Exercise task:
Below are some records; quote exactly the lines from the one that contains "Reconstruct the object" through the one that contains "heel_inset = 0.7", inclusive, and no others.
--- BEGIN Listing ---
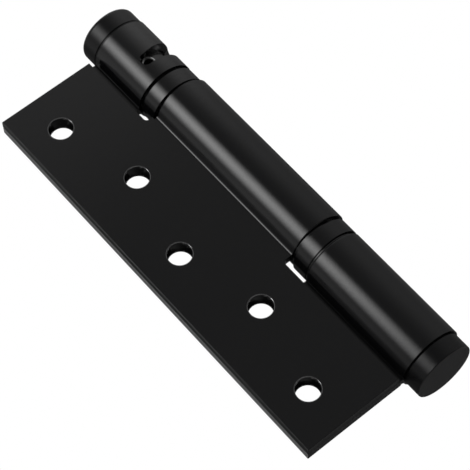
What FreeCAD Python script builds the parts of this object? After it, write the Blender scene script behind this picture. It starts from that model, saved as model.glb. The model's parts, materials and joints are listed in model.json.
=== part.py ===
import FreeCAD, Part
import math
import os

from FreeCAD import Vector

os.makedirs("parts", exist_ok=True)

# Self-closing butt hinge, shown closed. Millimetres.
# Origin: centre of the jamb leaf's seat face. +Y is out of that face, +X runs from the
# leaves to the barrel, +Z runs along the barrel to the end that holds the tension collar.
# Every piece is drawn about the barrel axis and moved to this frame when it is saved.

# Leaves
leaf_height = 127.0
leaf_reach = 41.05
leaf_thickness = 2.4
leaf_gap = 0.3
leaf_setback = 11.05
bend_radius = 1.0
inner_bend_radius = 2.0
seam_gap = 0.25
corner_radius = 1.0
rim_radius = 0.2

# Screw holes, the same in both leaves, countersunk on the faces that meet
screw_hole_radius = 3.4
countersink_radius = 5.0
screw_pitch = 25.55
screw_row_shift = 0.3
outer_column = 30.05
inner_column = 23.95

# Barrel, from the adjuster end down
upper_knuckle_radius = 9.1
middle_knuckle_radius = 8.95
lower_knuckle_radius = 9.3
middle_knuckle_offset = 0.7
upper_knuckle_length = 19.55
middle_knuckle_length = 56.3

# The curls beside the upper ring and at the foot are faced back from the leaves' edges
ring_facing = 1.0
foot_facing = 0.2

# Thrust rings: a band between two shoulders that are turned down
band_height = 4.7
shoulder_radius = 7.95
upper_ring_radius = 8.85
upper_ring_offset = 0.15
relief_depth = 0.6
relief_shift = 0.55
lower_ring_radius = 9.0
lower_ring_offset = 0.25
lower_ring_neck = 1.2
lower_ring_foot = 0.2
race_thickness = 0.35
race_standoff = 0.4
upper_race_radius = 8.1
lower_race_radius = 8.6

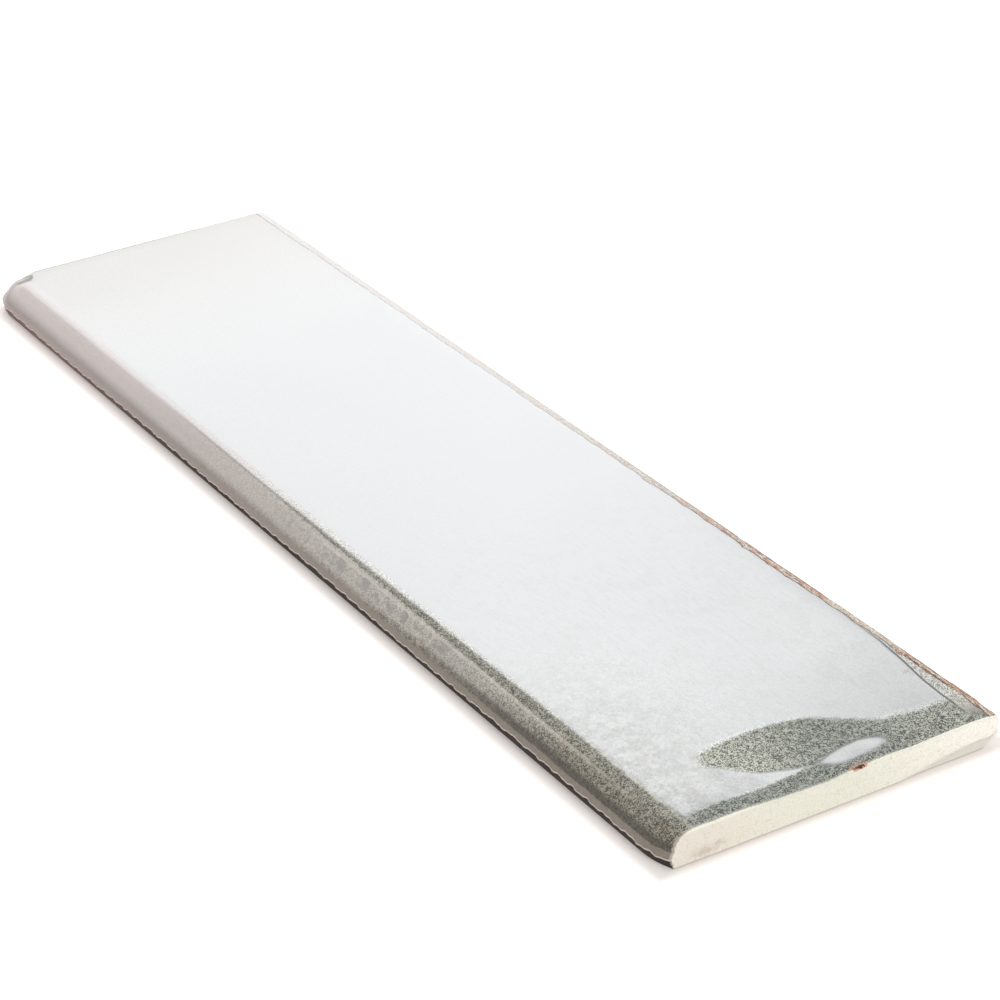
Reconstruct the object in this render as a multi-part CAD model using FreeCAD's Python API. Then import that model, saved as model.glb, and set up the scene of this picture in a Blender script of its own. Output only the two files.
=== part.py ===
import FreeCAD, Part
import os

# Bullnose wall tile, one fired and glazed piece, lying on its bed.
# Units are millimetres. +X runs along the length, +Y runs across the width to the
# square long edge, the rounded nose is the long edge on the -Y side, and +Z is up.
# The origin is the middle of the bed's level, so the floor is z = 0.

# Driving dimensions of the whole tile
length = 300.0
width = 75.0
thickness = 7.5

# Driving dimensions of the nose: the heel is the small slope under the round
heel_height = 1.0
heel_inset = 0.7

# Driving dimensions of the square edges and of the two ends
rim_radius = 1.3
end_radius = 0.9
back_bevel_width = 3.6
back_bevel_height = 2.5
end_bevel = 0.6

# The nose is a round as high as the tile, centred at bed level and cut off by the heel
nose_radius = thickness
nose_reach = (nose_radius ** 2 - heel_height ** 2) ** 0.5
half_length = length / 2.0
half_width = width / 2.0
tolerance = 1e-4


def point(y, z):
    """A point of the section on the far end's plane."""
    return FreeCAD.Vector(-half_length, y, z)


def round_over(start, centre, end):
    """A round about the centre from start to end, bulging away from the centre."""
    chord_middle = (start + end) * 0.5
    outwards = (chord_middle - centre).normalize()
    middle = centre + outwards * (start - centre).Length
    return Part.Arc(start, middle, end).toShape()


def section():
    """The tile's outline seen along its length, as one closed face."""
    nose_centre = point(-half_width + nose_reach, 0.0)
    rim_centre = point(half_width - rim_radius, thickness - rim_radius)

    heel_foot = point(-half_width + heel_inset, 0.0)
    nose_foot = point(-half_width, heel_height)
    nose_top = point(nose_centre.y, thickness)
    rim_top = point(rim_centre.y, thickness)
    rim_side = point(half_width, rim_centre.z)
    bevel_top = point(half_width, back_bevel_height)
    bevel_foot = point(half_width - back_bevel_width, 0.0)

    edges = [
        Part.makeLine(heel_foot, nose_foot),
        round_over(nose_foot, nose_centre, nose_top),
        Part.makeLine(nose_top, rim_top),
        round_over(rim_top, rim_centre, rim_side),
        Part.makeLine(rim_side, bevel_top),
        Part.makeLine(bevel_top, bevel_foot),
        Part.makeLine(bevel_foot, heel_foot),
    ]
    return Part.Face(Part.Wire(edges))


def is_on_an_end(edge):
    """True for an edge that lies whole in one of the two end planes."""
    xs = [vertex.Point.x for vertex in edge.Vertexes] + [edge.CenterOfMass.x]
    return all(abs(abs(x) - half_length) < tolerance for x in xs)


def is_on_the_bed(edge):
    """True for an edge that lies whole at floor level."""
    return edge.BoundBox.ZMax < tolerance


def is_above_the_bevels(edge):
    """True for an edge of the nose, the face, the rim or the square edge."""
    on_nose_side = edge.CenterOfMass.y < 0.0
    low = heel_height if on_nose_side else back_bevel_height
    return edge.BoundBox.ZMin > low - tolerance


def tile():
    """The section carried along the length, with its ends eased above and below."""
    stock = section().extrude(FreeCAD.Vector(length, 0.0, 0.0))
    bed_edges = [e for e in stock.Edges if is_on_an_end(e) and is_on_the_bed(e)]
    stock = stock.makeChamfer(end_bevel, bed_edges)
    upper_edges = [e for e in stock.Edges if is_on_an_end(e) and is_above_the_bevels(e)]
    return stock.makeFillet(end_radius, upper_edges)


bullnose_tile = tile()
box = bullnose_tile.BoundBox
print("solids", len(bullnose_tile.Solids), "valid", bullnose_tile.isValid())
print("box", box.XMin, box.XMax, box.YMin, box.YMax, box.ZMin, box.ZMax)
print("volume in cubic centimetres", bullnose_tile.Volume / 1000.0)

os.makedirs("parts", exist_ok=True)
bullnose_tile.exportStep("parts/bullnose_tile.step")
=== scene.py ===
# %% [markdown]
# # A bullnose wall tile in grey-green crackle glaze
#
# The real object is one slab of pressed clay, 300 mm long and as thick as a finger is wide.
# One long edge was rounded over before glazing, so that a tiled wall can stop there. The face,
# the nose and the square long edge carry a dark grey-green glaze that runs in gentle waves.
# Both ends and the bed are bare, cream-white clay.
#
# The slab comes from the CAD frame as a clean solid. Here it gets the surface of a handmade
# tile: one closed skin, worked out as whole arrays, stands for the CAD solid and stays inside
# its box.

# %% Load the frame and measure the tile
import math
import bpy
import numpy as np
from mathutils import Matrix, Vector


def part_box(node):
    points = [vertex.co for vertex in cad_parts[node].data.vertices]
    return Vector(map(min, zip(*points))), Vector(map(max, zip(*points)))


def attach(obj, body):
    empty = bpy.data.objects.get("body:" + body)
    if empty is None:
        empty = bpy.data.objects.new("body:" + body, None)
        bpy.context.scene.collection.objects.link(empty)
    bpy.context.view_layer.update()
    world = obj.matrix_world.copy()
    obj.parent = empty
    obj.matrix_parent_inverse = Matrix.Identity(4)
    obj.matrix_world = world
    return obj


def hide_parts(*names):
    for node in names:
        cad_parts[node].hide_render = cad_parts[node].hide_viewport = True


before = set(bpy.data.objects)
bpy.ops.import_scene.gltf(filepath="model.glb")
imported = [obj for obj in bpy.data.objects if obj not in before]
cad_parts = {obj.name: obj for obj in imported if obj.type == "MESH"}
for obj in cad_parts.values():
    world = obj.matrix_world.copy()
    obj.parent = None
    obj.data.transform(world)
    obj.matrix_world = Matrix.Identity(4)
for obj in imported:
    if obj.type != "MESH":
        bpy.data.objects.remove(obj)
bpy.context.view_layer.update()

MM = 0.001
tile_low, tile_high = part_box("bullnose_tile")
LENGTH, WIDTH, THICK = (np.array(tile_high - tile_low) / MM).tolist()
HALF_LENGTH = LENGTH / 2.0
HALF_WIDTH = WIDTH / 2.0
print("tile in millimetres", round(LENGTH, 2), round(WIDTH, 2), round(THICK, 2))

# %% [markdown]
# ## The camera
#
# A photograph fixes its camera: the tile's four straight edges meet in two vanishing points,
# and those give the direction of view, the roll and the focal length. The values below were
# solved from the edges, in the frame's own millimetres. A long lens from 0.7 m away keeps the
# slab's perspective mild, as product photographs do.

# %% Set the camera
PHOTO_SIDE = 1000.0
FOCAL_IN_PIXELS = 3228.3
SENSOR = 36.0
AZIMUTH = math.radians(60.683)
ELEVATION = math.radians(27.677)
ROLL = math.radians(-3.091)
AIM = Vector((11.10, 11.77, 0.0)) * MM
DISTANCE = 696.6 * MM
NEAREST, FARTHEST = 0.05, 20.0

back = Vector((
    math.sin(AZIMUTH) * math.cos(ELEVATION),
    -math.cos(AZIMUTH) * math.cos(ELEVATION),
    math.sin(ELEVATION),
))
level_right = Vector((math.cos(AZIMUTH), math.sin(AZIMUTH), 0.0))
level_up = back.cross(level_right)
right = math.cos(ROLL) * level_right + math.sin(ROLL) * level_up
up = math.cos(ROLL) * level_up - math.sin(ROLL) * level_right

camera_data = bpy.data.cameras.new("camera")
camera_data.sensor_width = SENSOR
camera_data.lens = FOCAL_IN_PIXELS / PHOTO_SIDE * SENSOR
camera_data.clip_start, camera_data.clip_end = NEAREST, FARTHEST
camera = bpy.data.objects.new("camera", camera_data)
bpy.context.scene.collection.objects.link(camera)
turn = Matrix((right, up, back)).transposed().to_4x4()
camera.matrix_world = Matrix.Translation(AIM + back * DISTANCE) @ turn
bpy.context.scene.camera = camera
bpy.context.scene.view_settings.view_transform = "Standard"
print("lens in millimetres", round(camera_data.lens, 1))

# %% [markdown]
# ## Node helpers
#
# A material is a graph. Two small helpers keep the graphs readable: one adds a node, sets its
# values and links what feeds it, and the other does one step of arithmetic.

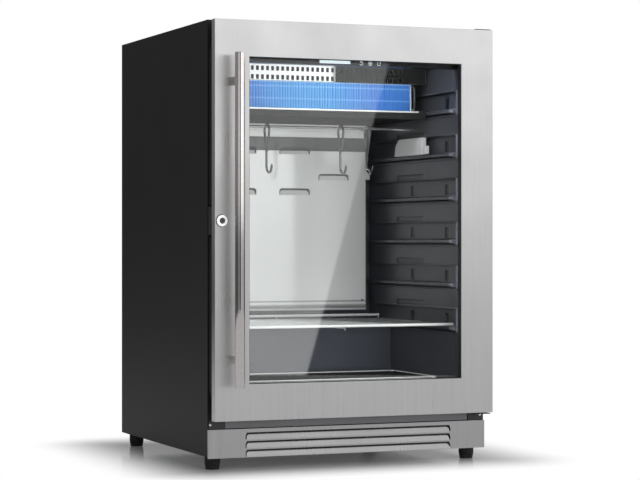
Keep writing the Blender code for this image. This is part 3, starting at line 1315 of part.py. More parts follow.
--- END Listing ---
Solution:
Reconstruct the object in this render as a multi-part CAD model using FreeCAD's Python API. Then import that model, saved as model.glb, and set up the scene of this picture in a Blender script of its own. Output only the two files.
=== part.py ===
import FreeCAD, Part
import os

# Bullnose wall tile, one fired and glazed piece, lying on its bed.
# Units are millimetres. +X runs along the length, +Y runs across the width to the
# square long edge, the rounded nose is the long edge on the -Y side, and +Z is up.
# The origin is the middle of the bed's level, so the floor is z = 0.

# Driving dimensions of the whole tile
length = 300.0
width = 75.0
thickness = 7.5

# Driving dimensions of the nose: the heel is the small slope under the round
heel_height = 1.0
heel_inset = 0.7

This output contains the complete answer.